Anyway, I make it into the old temple ruins after confirming with the gatekeeper that I’m in the right place and start circling, looking for familiar faces, while the group was evidently circling exactly opposite of me. Thankfully Mark spotted me and Stephen ran the length of a football field yelling my name. Turns out they hadn’t been there for long, weren’t worried about me a bit and were impressed with the fact that I had found the place after all.

Tired, hungry and dusty, we headed back to the train station where we purchased tickets at the same price and had assigned seats on a new, shiny train. Why this little piece of train heaven was the same price I’ll never be able to figure that one out. Our trip was uneventful, other than the odd, random old woman falling into Mark and me twice. We caught the bus back to the town (after missing the first one and waiting another 20 minutes) and called it a night. The Americans did indulge in a few Nutella crepes at the local gelato place, the Ice Factory, sitting in a combination of stupor and exhaustion-induced hysterical alertness.
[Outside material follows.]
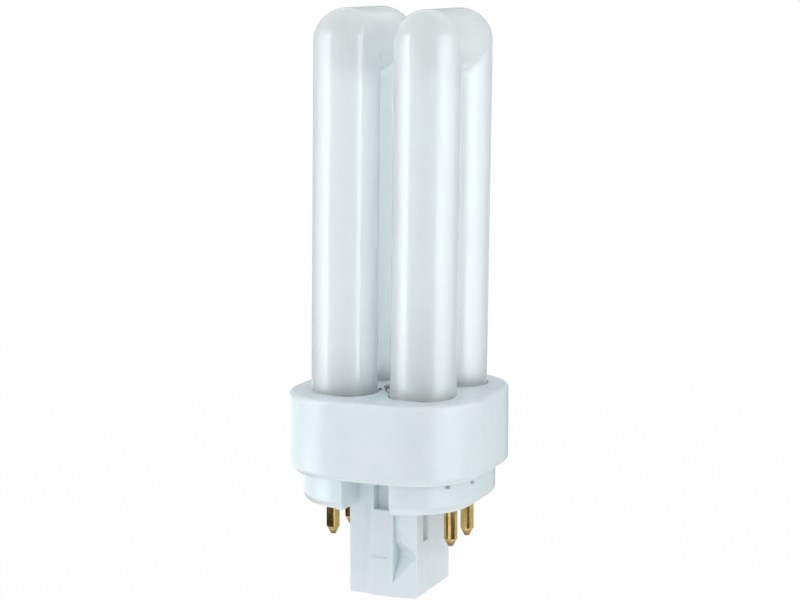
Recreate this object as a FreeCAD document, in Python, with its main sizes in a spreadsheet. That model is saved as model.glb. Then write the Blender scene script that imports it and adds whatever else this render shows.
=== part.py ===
"""Plug-in fluorescent lamp: two square-topped U tubes in a moulded collar, on a keyed four-pin plug.

Millimetres, +Z up. The origin is the middle of the post's flat end. +X runs along the wide spacing of
the contact pins, and each U runs from front (-Y) to back (+Y).
"""
import FreeCAD, Part
import math
import os
import Sketcher

doc = FreeCAD.newDocument("PlugInLamp")

# Sizes: one row for each size that can be set by itself
SIZES = [
    ("overall_height", 103.0, "post's end to the top of the tubes"),
    ("tube_diameter", 11.6, "outside of the glass"),
    ("limb_spacing", 14.9, "axis to axis of neighbouring limbs, both ways"),
    ("tube_lean", 0.7, "degrees by which the glass leans towards +X in its collar"),
    ("seal_clearance", 1.9, "pinch seals' ends above the notch housings"),
    ("bridge_diameter", 5.6, "outside of the glass bridge between the two back limbs"),
    ("bridge_height", 7.0, "bridge's axis above the collar's top"),
    ("bridge_fillet", 0.9, "melted corner where the bridge meets a limb"),
    ("crotch_radius", 1.5, "inside corner between a limb and its cross tube"),
    ("pinch_width", 8.6, "flat pinch seal of a front limb"),
    ("pinch_thickness", 2.8, "flat pinch seal of a front limb"),
    ("pinch_length", 2.4, "pinch seal below the limb's domed end"),
    ("pinch_corner", 0.9, "rounding of the pinch seal's upright edges"),
    ("exhaust_tip_diameter", 3.2, "exhaust tip where it leaves the dome"),
    ("exhaust_tip_point", 1.2, "exhaust tip at its sealed end"),
    ("exhaust_tip_length", 3.4, "exhaust tip below the dome"),
    ("collar_margin", 4.45, "collar beyond the glass on each side"),
    ("collar_height", 14.1, "collar from its foot to its top"),
    ("corner_shift", 1.95, "centre of the collar's corner, in from a limb's axis both ways"),
    ("collar_wall", 1.9, "side wall"),
    ("collar_top_thickness", 2.5, "top plate with the limb holes"),
    ("collar_rim_round", 0.7, "rounding of the top's outer edge"),
    ("collar_foot_round", 1.5, "rounding of the foot's outer edge"),
    ("limb_clearance", 0.3, "gap round a limb in its hole"),
    ("cement_port", 4.4, "port between the four limb holes"),
    ("cement_lift", 1.8, "cement's underside above the stop lugs"),
    ("cement_setback", 0.3, "cement's top in the holes, below the collar's top"),
    ("stop_lug_width", 5.0, "lug on the collar's wall that the plug's lip meets"),
    ("stop_lug_reach", 1.5, "how far a stop lug stands in from the wall"),
    ("stop_lug_height", 2.4, "stop lug above the lip"),
    ("step_height", 5.5, "plug's step below the collar's foot"),
    ("lip_height", 3.0, "plug's lip inside the collar"),
    ("plug_fit", 0.1, "gap between the lip and the collar's wall"),
    ("plug_corner_easing", 0.8, "plug's corner radius over the collar's inside one"),
    ("plug_wall", 1.5, "wall of the plug's cup"),
    ("plug_floor", 1.8, "floor of the plug's cup"),
    ("step_round", 1.5, "rounding of the step's lower edge"),
    ("post_length", 16.8, "post below the step"),
    ("post_width", 12.8, "post along X"),
    ("post_depth", 16.8, "post along Y, over its ribs"),
    ("post_floor", 1.6, "closed end of the post"),
    ("post_side_wall", 2.2, "wall of the post's hollow, at X"),
    ("post_core_wall", 1.3, "wall between the post's hollow and a catch recess"),
    ("post_end_round", 0.5, "rounding of the post's end"),
    ("rib_width", 4.2, "rib on the post's front and back"),
    ("corner_fall", 0.8, "post's corners behind the rib's face"),
    ("rib_flank", 1.3, "run of the slope up to the rib, on the side without a recess"),
    ("foot_height", 2.6, "foot below the recesses, where the rib blends into the post"),
    ("recess_depth", 2.8, "recess beside the rib where the holder's spring catches"),
    ("recess_lower_ramp", 4.4, "height of the recess's slope up from the foot"),
    ("recess_flat", 1.2, "height of the recess's deepest part"),
    ("recess_upper_ramp", 2.0, "height of the recess's slope up to its shoulder"),
    ("shoulder_depth", 1.15, "recess beside the rib, above the catch"),
    ("recess_top_depth", 0.65, "recess beside the rib, at the step"),
    ("recess_margin", 0.3, "post's corner beyond a recess"),
    ("recess_round", 0.9, "rounding inside the recess"),
    ("post_web", 1.2, "wall across the post's hollow"),
    ("dimple_width", 3.2, "shallow dimple, open at one edge of the rib's face"),
    ("dimple_height", 2.4, "shallow dimple in the rib's face"),
    ("dimple_depth", 0.25, "shallow dimple in the rib's face"),
    ("dimple_middle", 8.2, "dimple's middle above the post's end"),
    ("notch_width", 8.9, "notch in the step, front and back"),
    ("notch_wall", 1.3, "walls behind, beside and over the notch"),
    ("slot_width", 3.0, "blind catch slot in the rib"),
    ("slot_height", 4.4, "blind catch slot in the rib"),
    ("slot_drop", 1.1, "catch slot's lower end below the step"),
    ("slot_depth", 2.0, "catch slot behind the rib's face"),
    ("keyway_width", 2.3, "key slot in each side of the post"),
    ("keyway_depth", 0.9, "key slot in each side of the post"),
    ("keyway_length", 7.1, "key slot below the step"),
    ("keyway_offset", 3.5, "key slot's axis from the post's middle"),
    ("pin_room", 0.8863, "between a pin's flange and the plug's wall: puts the pins on a circle of 24"),
    ("pin_row_spacing", 8.0, "front pin to back pin"),
    ("pin_diameter", 2.4, "contact pin below the step"),
    ("pin_seat_diameter", 2.6, "contact pin in the plug's floor"),
    ("pin_reach", 7.4, "contact pin below the step"),
    ("pin_tip_diameter", 0.9, "contact pin at its point"),
    ("pin_tip_length", 1.4, "contact pin's tapered tip"),
    ("pin_fit", 0.03, "gap round a pin in the plug's floor"),
    ("pin_flange_diameter", 4.0, "pin's flange on the plug's floor"),
    ("pin_flange_thickness", 0.8, "pin's flange on the plug's floor"),
    ("pin_neck_diameter", 1.9, "pin's neck above its flange"),
    ("pin_neck_height", 1.8, "pin's neck above its flange"),
    ("lead_diameter", 0.5, "electrode lead"),
    ("lead_fit", 0.08, "gap round a lead in its pin's neck"),
    ("lead_bend", 0.9, "bend radius of a lead"),
    ("lead_straight", 1.2, "straight run of a lead at each end"),
    ("lead_spread", 4.0, "between the two leads of one pinch seal"),
]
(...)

We all agreed that we would do it again just to see what we did. Maybe it’s sign of extreme jet lag and delusion, but we all thought it was worth it.

1 Remarks:

Shannon said...

I LOVE this! You are such a great storyteller Melissa!! You should be a travel writer. Seriously. This is what travel is all about... the unexpected twists and turns that end up making great memories! I don't think I would have enjoyed reading this nearly as much if you had ridden on a sparkly new train overnight and arrived well rested in Athens! :) I'm glad your trip is going well and can't wait to hear more and to see some pics when you return! Love and miss you!